The Imitation Game (2014)


Enigma nedir biliyor musunuz? Kelime anlamı gizem, şifre falan demek; Enigma Makinesi de 2. Dünya Savaşı sırasında Almanya'nın kullandığı meşhur şifreleme aleti. Dönemin teknolojileri içinde en üst seviye bu, her ordu radyo dalgalarıyla, yazılı talimatlarla haberleşirken, Naziler bi makine yapmış -telgraf sistem- ve şifreli. Neden şifre, bir mağlubiyet halinde bu makineyi düşmana kaptırırsak anlamasınlar diye.. Haberleşmemize maydanoz olmasınlar diye..

Nitekim kaptırmışlar, İngilizlere.. Ve bu makinenin sırrını çözmek için kurulan gizli ekip, beyin takımı.. Ekibin başında bulmacacı Alan Turing var, bir matemetikçi ve zor oyunları seviyor.



İngiliz matematikçi Andrew Hodges, İngiltere'ye savaş kazandıran, daha da önemlisi savaşı tahmini süresinden 2 sene erken bitirtip bir sürü hayat kurtaran ve yıllarca devlet sırrı olarak saklanan, meslektaşının bu hikayesini kitap yaptığında sene 83'müş.. Daha sonra düzeltilip/güzelleştirilip 92'de tekrar basılan kitap Breaking the Code (1996) ismiyle film yapılmış.

Ve günümüz, kendini tekrarlayan Hollywood'u, The Imitation Game (2014)'i sunar. Baya da güzel film yalnız, puanım 8.. İyi ki de tekrarlıyolar kendilerini çünkü ben hayatta arayıp bulup o eski filmi izlemezdim.


Norveçli yönetmen Morten Tyldum, Amerikalı yazar Graham Moore'nin senaryolaştırdığı hikayeyi filme alırken, başrolde Benedict Cumberbatch yer alıyor. Cumberbatch, yakın dönemde Sherlock dizisiyle tanınıyor.. İlk aklıma gelen filmleri de, August: Osage County (2013), geçen senenin en iyi film Oscar'ını alan 12 Years a Slave (2013), War Horse (2011), Atonement (2007)... Cumberbatch'e eşlik eden -aksanını sevdiğim- Keira Knightly; bunun ilk aklıma gelen filmleri ise Atonement (2007), Pirates of the Caribbean filmleri, Domino (2005), daha geçenlerde izlediğim Laggies (2014) ve Begin Again (2013)...


Kadrodaki diğer önemli isimler: Mark Strong [Kick-Ass (2010)], Matthew Goode [Match Point (2005)] ve Charles Dance [Game of Thrones].

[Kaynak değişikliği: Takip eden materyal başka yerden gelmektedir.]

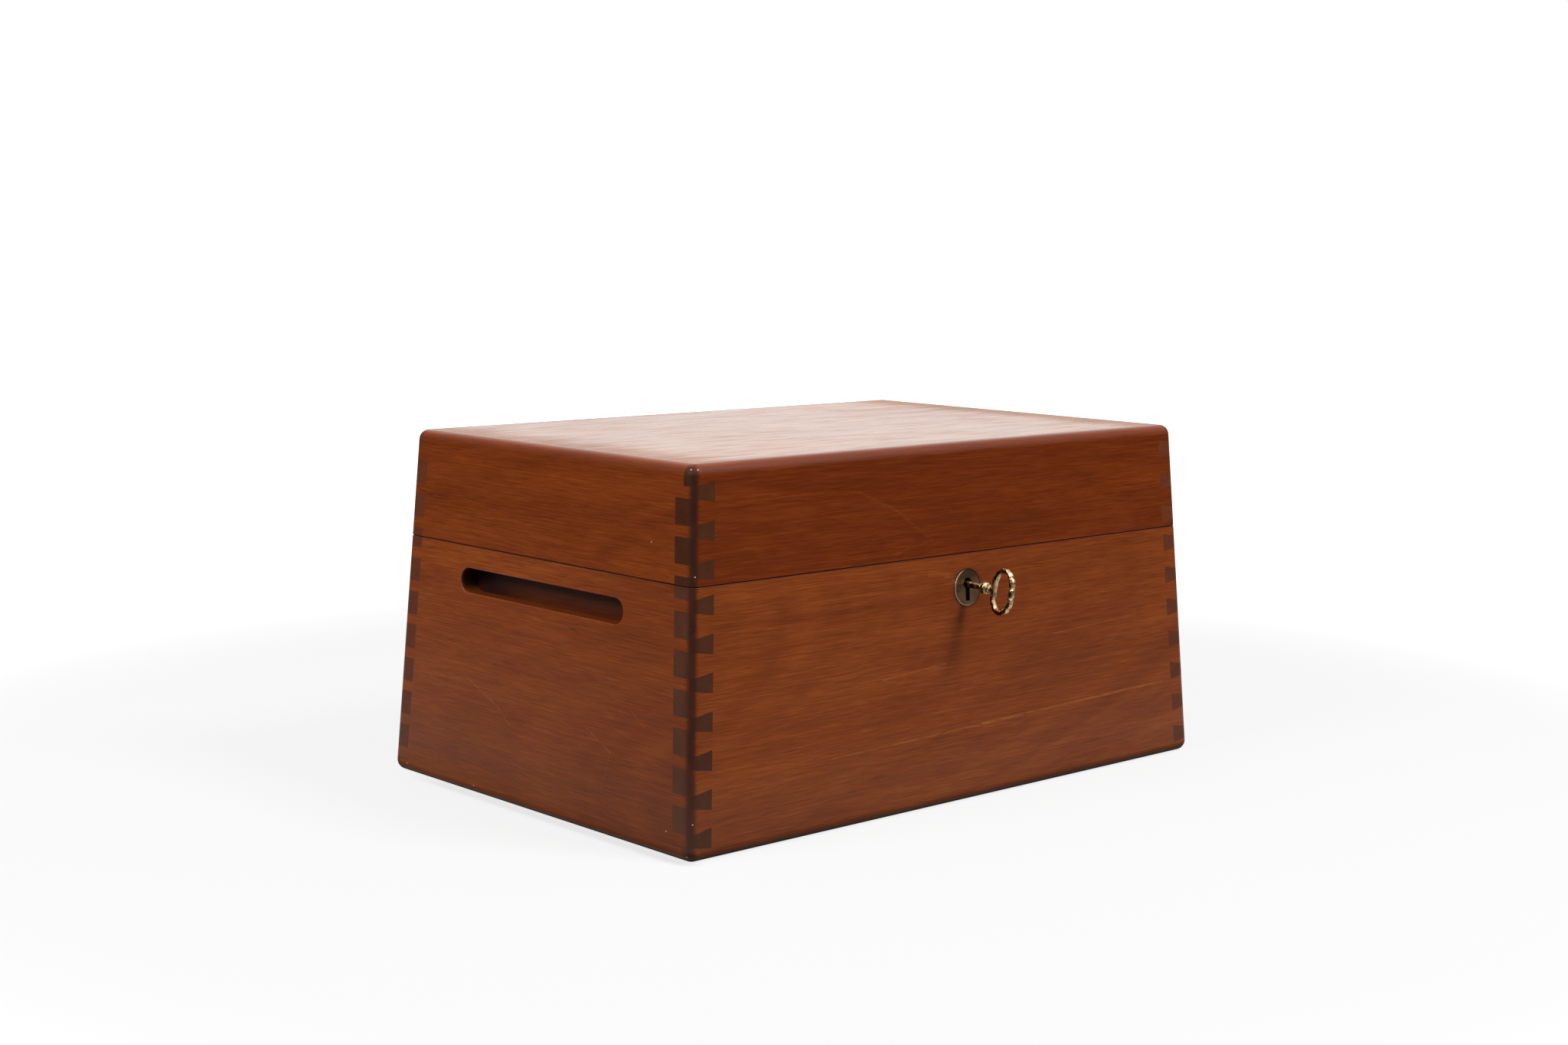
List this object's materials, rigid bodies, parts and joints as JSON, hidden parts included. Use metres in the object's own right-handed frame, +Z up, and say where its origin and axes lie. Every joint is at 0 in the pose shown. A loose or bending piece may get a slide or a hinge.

Filmdeki ilginç olaylar: Bi kere en ilginci sıfır itici bir gey karakter var ortada, La vie d'Adele (2013)'den sonra lezbiyenlere saygı artmıştı, aynı şeyi geyler için de istemiştim, buyrun anlatın saygı duyalım demiştim, bu filmle de o biraz başarıldı bence... Bir diğer ilginç nokta, film boyunca Mark Strong'u Stanley Tucci diye izledim, nasıl karıştırdım hala aklım almıyor, hala filmdeki adamı Tucci'ymiş gibi hatırlıyorum ama biliyorum değil, ilginç olan bu..


Oscar adaylıkları: En İyi Film, En İyi Aktör (Cumberbatch), En İyi Yardımcı Aktris (Knightly), En İyi Yönetmen, En İyi Uyarlama Senaryo, En İyi Kurgu, Yapım ve Film Müzikleri olmak üzere 8 kategori... Daha bütün filmleri izlemedim ama oy hakkım olsa en iyi film seçilmesi için kullanırdım. 85'li efsane tatlış Keira daha önce de Pride & Prejudice (2005) ile En İyi Aktris Oscar'ını almaya çok yaklaşmış ama Walk the Line (2006)'la Reese Witherspoon'a kaptırmış.